_EXERCISE INSTRUCTIONS_
Copy out the listing exactly.

----- AVAILABLE DATA -----

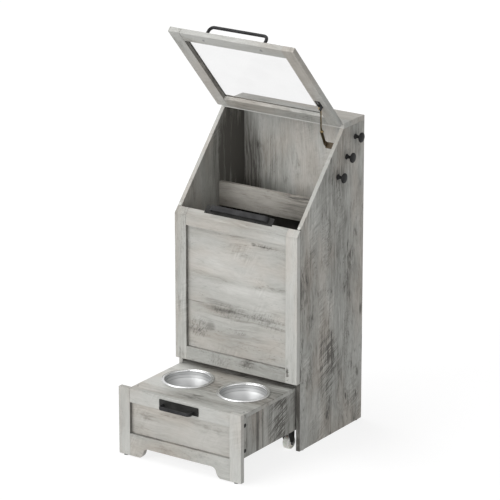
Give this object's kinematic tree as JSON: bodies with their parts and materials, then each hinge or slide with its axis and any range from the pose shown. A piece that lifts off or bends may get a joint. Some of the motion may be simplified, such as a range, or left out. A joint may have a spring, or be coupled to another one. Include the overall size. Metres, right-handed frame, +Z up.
{
  "type": "dog feeder cabinet",
  "caption": "Tall wooden dog feeder cabinet with a sloped windowed lid over a storage well, and a pull-out drawer on casters that holds steel bowls.",
  "frame": {"origin": "bottom centre of the model's box as it stands, with the lid up and the drawer pulled out", "axes": "+X to the right along the front, +Y to the back, +Z up"},
  "size_m": [0.424, 0.62, 1.152],
  "materials": {
    "board": "weathered grey oak laminate, satin",
    "window": "clear, polished",
    "dark_metal": "dark bronze powder coat, satin",
    "black_metal": "black paint, satin",
    "bowl_steel": "spun and polished steel",
    "brass_arm": "plain brass plate",
    "bronze_link": "aged brass",
    "brown_metal": "dark brown, satin",
    "zinc": "zinc-plated steel",
    "cream_plastic": "moulded, cream",
    "grey_plastic": "moulded, dark grey",
    "bumper": "soft clear rubber",
    "dowel_wood": "beech, bare"
  },
  "bodies": {
    "cabinet": {"left_side_panel": "board", "right_side_panel": "board", "top_board": "board", "back_panel": "board", "storage_floor": "board", "shelf_board": "board", "shelf_apron": "board", "front_centre_panel": "board", "front_left_stile": "board", "front_right_stile": "board", "front_top_rail": "board", "front_bottom_rail": "board", "pull_cleat": "board", "top_pull_plate": "dark_metal", "top_pull_strap": "dark_metal", "side_hooks": "black_metal", "cabinet_glides": "grey_plastic", "lid_bumpers": "bumper", "cabinet_cams": "zinc", "cabinet_cam_bolts": "zinc", "back_panel_screws": "zinc", "fitting_screws": "zinc", "hinge_fixed_leaves": "zinc", "hinge_pins": "zinc", "stay_side_bracket": "brown_metal"},
    "lid": {"lid_left_stile": "board", "lid_right_stile": "board", "lid_front_rail": "board", "lid_rear_rail": "board", "lid_window_pane": "window", "lid_dowels": "dowel_wood", "lid_handle": "dark_metal", "lid_screws": "zinc", "hinge_lid_leaves": "zinc", "stay_lid_bracket": "black_metal"},
    "stay_link": {"stay_link": "bronze_link"},
    "stay_arm": {"stay_arm": "brass_arm"},
    "drawer": {"drawer_centre_panel": "board", "drawer_left_stile": "board", "drawer_right_stile": "board", "drawer_top_rail": "board", "drawer_bottom_rail": "board", "drawer_top_board": "board", "drawer_left_side": "board", "drawer_right_side": "board", "drawer_back_board": "board", "caster_rail": "board", "bowl_left": "bowl_steel", "bowl_right": "bowl_steel", "drawer_pull_plate": "dark_metal", "drawer_pull_strap": "dark_metal", "drawer_cams": "zinc", "drawer_cam_bolts": "zinc", "drawer_screws": "zinc", "drawer_glides": "grey_plastic", "caster_forks": "black_metal", "caster_axles": "zinc"},
    "caster_left": {"caster_wheel_left": "cream_plastic"},
    "caster_right": {"caster_wheel_right": "cream_plastic"}
  },
  "joints": [
    {"name": "lid_hinge", "type": "hinge", "parent": "cabinet", "child": "lid", "pos_m": [-0.012, 0.1997, 0.8755], "axis": [1, 0, 0], "range_deg": [0, 95.91]},
    {"name": "drawer_slide", "type": "slide", "parent": "cabinet", "child": "drawer", "axis": [0, 1, 0], "range_m": [0, 0.265]},
    {"name": "stay_link_pivot", "type": "hinge", "parent": "cabinet", "child": "stay_link", "pos_m": [0.138, 0.19121, 0.81879], "axis": [1, 0, 0], "range_deg": [-72.58, 0]},
    {"name": "stay_arm_pivot", "type": "hinge", "parent": "lid", "child": "stay_arm", "pos_m": [0.168, 0.11732, 0.93962], "axis": [1, 0, 0], "range_deg": [-1.73, 0]},
    {"name": "left_caster_roll", "type": "hinge", "parent": "drawer", "child": "caster_left", "pos_m": [-0.171, 0.008, 0.019], "axis": [1, 0, 0], "continuous": true},
    {"name": "right_caster_roll", "type": "hinge", "parent": "drawer", "child": "caster_right", "pos_m": [0.147, 0.008, 0.019], "axis": [1, 0, 0], "continuous": true}
  ],
  "couplings": [
    {"joint": "stay_link_pivot", "follows": "lid_hinge", "ratio": -0.75659},
    {"joint": "stay_arm_pivot", "follows": "lid_hinge", "ratio": -0.017899}
  ]
}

-----

_SOLVED EXERCISE_
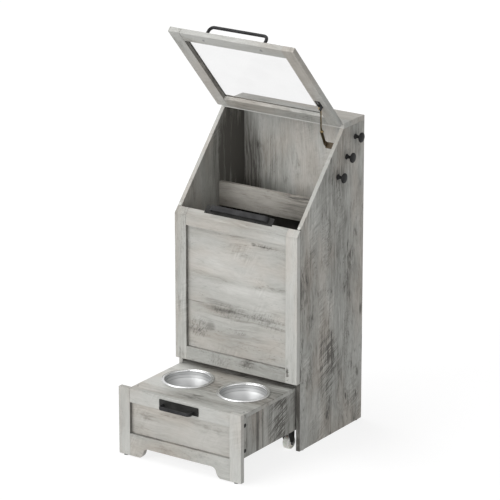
Give this object's kinematic tree as JSON: bodies with their parts and materials, then each hinge or slide with its axis and any range from the pose shown. A piece that lifts off or bends may get a joint. Some of the motion may be simplified, such as a range, or left out. A joint may have a spring, or be coupled to another one. Include the overall size. Metres, right-handed frame, +Z up.
{
  "type": "dog feeder cabinet",
  "caption": "Tall wooden dog feeder cabinet with a sloped windowed lid over a storage well, and a pull-out drawer on casters that holds steel bowls.",
  "frame": {"origin": "bottom centre of the model's box as it stands, with the lid up and the drawer pulled out", "axes": "+X to the right along the front, +Y to the back, +Z up"},
  "size_m": [0.424, 0.62, 1.152],
  "materials": {
    "board": "weathered grey oak laminate, satin",
    "window": "clear, polished",
    "dark_metal": "dark bronze powder coat, satin",
    "black_metal": "black paint, satin",
    "bowl_steel": "spun and polished steel",
    "brass_arm": "plain brass plate",
    "bronze_link": "aged brass",
    "brown_metal": "dark brown, satin",
    "zinc": "zinc-plated steel",
    "cream_plastic": "moulded, cream",
    "grey_plastic": "moulded, dark grey",
    "bumper": "soft clear rubber",
    "dowel_wood": "beech, bare"
  },
  "bodies": {
    "cabinet": {"left_side_panel": "board", "right_side_panel": "board", "top_board": "board", "back_panel": "board", "storage_floor": "board", "shelf_board": "board", "shelf_apron": "board", "front_centre_panel": "board", "front_left_stile": "board", "front_right_stile": "board", "front_top_rail": "board", "front_bottom_rail": "board", "pull_cleat": "board", "top_pull_plate": "dark_metal", "top_pull_strap": "dark_metal", "side_hooks": "black_metal", "cabinet_glides": "grey_plastic", "lid_bumpers": "bumper", "cabinet_cams": "zinc", "cabinet_cam_bolts": "zinc", "back_panel_screws": "zinc", "fitting_screws": "zinc", "hinge_fixed_leaves": "zinc", "hinge_pins": "zinc", "stay_side_bracket": "brown_metal"},
    "lid": {"lid_left_stile": "board", "lid_right_stile": "board", "lid_front_rail": "board", "lid_rear_rail": "board", "lid_window_pane": "window", "lid_dowels": "dowel_wood", "lid_handle": "dark_metal", "lid_screws": "zinc", "hinge_lid_leaves": "zinc", "stay_lid_bracket": "black_metal"},
    "stay_link": {"stay_link": "bronze_link"},
    "stay_arm": {"stay_arm": "brass_arm"},
    "drawer": {"drawer_centre_panel": "board", "drawer_left_stile": "board", "drawer_right_stile": "board", "drawer_top_rail": "board", "drawer_bottom_rail": "board", "drawer_top_board": "board", "drawer_left_side": "board", "drawer_right_side": "board", "drawer_back_board": "board", "caster_rail": "board", "bowl_left": "bowl_steel", "bowl_right": "bowl_steel", "drawer_pull_plate": "dark_metal", "drawer_pull_strap": "dark_metal", "drawer_cams": "zinc", "drawer_cam_bolts": "zinc", "drawer_screws": "zinc", "drawer_glides": "grey_plastic", "caster_forks": "black_metal", "caster_axles": "zinc"},
    "caster_left": {"caster_wheel_left": "cream_plastic"},
    "caster_right": {"caster_wheel_right": "cream_plastic"}
  },
  "joints": [
    {"name": "lid_hinge", "type": "hinge", "parent": "cabinet", "child": "lid", "pos_m": [-0.012, 0.1997, 0.8755], "axis": [1, 0, 0], "range_deg": [0, 95.91]},
    {"name": "drawer_slide", "type": "slide", "parent": "cabinet", "child": "drawer", "axis": [0, 1, 0], "range_m": [0, 0.265]},
    {"name": "stay_link_pivot", "type": "hinge", "parent": "cabinet", "child": "stay_link", "pos_m": [0.138, 0.19121, 0.81879], "axis": [1, 0, 0], "range_deg": [-72.58, 0]},
    {"name": "stay_arm_pivot", "type": "hinge", "parent": "lid", "child": "stay_arm", "pos_m": [0.168, 0.11732, 0.93962], "axis": [1, 0, 0], "range_deg": [-1.73, 0]},
    {"name": "left_caster_roll", "type": "hinge", "parent": "drawer", "child": "caster_left", "pos_m": [-0.171, 0.008, 0.019], "axis": [1, 0, 0], "continuous": true},
    {"name": "right_caster_roll", "type": "hinge", "parent": "drawer", "child": "caster_right", "pos_m": [0.147, 0.008, 0.019], "axis": [1, 0, 0], "continuous": true}
  ],
  "couplings": [
    {"joint": "stay_link_pivot", "follows": "lid_hinge", "ratio": -0.75659},
    {"joint": "stay_arm_pivot", "follows": "lid_hinge", "ratio": -0.017899}
  ]
}